There has certainly been a degree of truth in that – during Tony Blair’s Prime Ministership there were payments made by central Government to local authorities who were able to demonstrate that they had matched or bettered targets in relation to adoption set by Central Government.
There are two lines on this
1. Those payments were made to Councils who got more children adopted, and thus there was a financial interest in recommending adoption, and more social workers recommended adoption than other less drastic orders because there was a financial gain involved. If that’s true, it is obviously a very very bad thing.
2. The payments were made to Councils for SPEEDING UP waiting times for the children who had already been approved by the Courts for adoption, and were about cutting down the time that those children were ‘in limbo’ waiting for placements. It didn’t have any impact on recommendations for adoption as the plan for children, because it was all about speeding up the process for children where the Court had already made decisions.
[and I suppose a third]
3. Even IF version 2 is right, then Councils tried to change the profile of the children they had up for adoption to make it easier to hit the targets, i.e that taking babies with minor problems into care were easier to place with adopters quickly than five year olds with major problems. So taking into care less damaged and younger children resulted in more money.
[The third is certainly touched upon in Sue Reid’s Daily Mail piece that really exposed this / set the conspiracy theory running , depending on your perspective http://www.dailymail.co.uk/news/article-511609/How-social-services-paid-bonuses-snatch-babies-adoption.html ]
I have not dealt with this in more detail, because I would want to find the evidence that I could lay out for everyone that supports both claims, and try to reach a fair conclusion.
The reason that I’ve put that to one side is not because I’m ignoring it, or because I’m covering it up, but rather that to write a piece on that properly is going to require more investigation and scrutiny of the facts. At this time, I don’t have the facts about how much was paid, what the circumstances were, what the money was paid for, what the targets were, what was done with the money, whether it is still happening and whether it had any impact on recommendations to Court. I want to get them, and I want to share them with you, but it is a much bigger piece of investigation.
It would be wholly wrong of me to back that claim or rubbish it, without a proper investigation. That might be an investigation that’s beyond me and my skills, but I will try at a later point to do it. I don’t think my ‘journalism’ is ever going to result in Robert Redford playing me in a movie, I’m strictly an amateur.
What I would say, for the ultra-cautious people, is that I would agree that the lack of transparency on ‘payments and adoption targets’ is deeply unhelpful and creates a genuine reason for people to feel sceptical, uncomfortable and unhappy. The absence of clarity and transparency is itself very shabby. It may or may not have distorted how many times adoption was recommended in final social work evidence, it may or may not have had an impact on individual people’s cases. At this point, we don’t have the evidence to draw a proper conclusion and that in itself is wrong. It creates at best, a fishy odour, and as we well know, “Justice must not only be done, it must be seen to be done”

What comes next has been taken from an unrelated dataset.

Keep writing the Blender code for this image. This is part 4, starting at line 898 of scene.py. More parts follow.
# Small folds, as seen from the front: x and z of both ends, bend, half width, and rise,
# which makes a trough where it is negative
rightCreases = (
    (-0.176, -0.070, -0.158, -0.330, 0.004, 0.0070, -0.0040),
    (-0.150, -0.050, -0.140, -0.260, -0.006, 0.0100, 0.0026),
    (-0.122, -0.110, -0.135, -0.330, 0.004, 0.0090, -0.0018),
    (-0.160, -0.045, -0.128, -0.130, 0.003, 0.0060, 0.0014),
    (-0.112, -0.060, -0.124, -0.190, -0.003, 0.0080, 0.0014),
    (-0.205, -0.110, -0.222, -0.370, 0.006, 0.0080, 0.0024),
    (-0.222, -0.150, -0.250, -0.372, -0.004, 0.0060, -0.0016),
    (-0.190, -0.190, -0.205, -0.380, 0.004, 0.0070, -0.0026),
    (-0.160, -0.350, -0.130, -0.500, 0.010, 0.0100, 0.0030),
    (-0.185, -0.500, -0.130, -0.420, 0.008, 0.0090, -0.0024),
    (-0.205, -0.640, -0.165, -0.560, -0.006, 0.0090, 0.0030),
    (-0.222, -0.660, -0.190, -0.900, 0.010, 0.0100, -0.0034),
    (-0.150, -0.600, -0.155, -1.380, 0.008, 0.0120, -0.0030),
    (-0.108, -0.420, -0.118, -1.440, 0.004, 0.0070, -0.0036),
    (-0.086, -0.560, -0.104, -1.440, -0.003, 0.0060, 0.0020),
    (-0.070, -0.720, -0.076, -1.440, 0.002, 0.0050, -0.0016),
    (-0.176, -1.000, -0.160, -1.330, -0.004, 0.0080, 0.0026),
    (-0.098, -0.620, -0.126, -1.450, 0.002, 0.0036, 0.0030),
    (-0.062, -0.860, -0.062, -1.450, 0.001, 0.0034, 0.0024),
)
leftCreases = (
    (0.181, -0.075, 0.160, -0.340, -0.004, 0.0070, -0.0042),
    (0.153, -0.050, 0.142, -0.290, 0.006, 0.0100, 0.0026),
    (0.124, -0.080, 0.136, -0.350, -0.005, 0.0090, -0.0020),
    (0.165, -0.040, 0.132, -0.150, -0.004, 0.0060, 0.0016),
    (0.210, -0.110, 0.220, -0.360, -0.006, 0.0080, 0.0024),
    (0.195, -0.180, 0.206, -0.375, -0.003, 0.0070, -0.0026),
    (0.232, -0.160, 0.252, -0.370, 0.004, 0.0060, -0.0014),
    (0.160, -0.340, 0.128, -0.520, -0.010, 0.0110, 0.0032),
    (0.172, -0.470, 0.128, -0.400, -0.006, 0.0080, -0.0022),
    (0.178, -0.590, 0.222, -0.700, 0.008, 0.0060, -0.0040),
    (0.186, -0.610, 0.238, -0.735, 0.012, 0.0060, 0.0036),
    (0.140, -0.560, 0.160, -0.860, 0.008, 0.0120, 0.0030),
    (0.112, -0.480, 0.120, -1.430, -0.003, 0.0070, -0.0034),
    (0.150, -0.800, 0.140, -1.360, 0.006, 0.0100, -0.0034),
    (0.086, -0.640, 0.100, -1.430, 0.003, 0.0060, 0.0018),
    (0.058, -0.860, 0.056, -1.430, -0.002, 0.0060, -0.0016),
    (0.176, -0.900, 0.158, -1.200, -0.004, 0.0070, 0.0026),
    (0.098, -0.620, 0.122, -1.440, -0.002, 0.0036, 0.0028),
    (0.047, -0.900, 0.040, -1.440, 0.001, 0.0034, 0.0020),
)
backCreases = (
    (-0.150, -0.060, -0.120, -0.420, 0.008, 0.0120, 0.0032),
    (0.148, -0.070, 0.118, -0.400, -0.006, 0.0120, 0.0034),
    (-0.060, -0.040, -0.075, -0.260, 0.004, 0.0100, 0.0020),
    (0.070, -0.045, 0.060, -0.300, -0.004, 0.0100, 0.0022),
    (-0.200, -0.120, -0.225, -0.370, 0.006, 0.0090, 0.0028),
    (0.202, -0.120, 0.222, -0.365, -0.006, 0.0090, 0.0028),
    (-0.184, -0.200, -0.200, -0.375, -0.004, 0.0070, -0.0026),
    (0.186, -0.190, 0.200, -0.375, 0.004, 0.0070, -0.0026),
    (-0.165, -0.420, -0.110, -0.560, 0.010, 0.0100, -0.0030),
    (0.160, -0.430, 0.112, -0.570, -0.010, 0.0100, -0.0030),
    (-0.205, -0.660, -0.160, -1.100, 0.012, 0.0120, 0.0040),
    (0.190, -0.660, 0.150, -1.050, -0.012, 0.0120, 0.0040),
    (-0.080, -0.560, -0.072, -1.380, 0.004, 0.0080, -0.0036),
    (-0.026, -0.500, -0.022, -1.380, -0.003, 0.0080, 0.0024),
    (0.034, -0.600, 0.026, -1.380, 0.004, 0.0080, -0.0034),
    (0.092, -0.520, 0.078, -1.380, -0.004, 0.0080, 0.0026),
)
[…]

Anyway, back to Follow the Money.
You’d be a fool to say that there is no money involved in care proceedings at all. There patently is. The CAFCASS figures are that about 10,000 sets of care proceedings are being issued a year. Each of them is costing money, and in each of them, someone is getting money.
The Plowden report http://dera.ioe.ac.uk/1044/1/court-fees-child-care-proceedings.pdf took two case studies for care proceedings and costed them out. All the legal costs, the court fees, the expert fees.
One set of proceedings cost £64,000 and one £97,000. As we will come to later, there’s a broad rule of thumb that adding up foster care costs, social work costs and meetings etc, that having a child in foster care for their childhood costs about £100,000 per child.
Just looking at the legal costs -that was back in 2009, and costs have gone down since then – there are far, far less experts than in those case studies these days, and lawyer’s fees have also gone down (as, finally, have court fees, although not abolished as Plowden recommended).
But looking at those cases, back in 2009 (and using the lower one of the two case study figures) there was about half a billion a year being spent on care proceedings.
So, were decisions being made by professionals and agencies purely on the evidence, or did the money directly or indirectly influence any of those decisions? I’m trying here to look at “In any individual case, might a decision be motivated by financial reasons, whether deliberately or unconsciously?”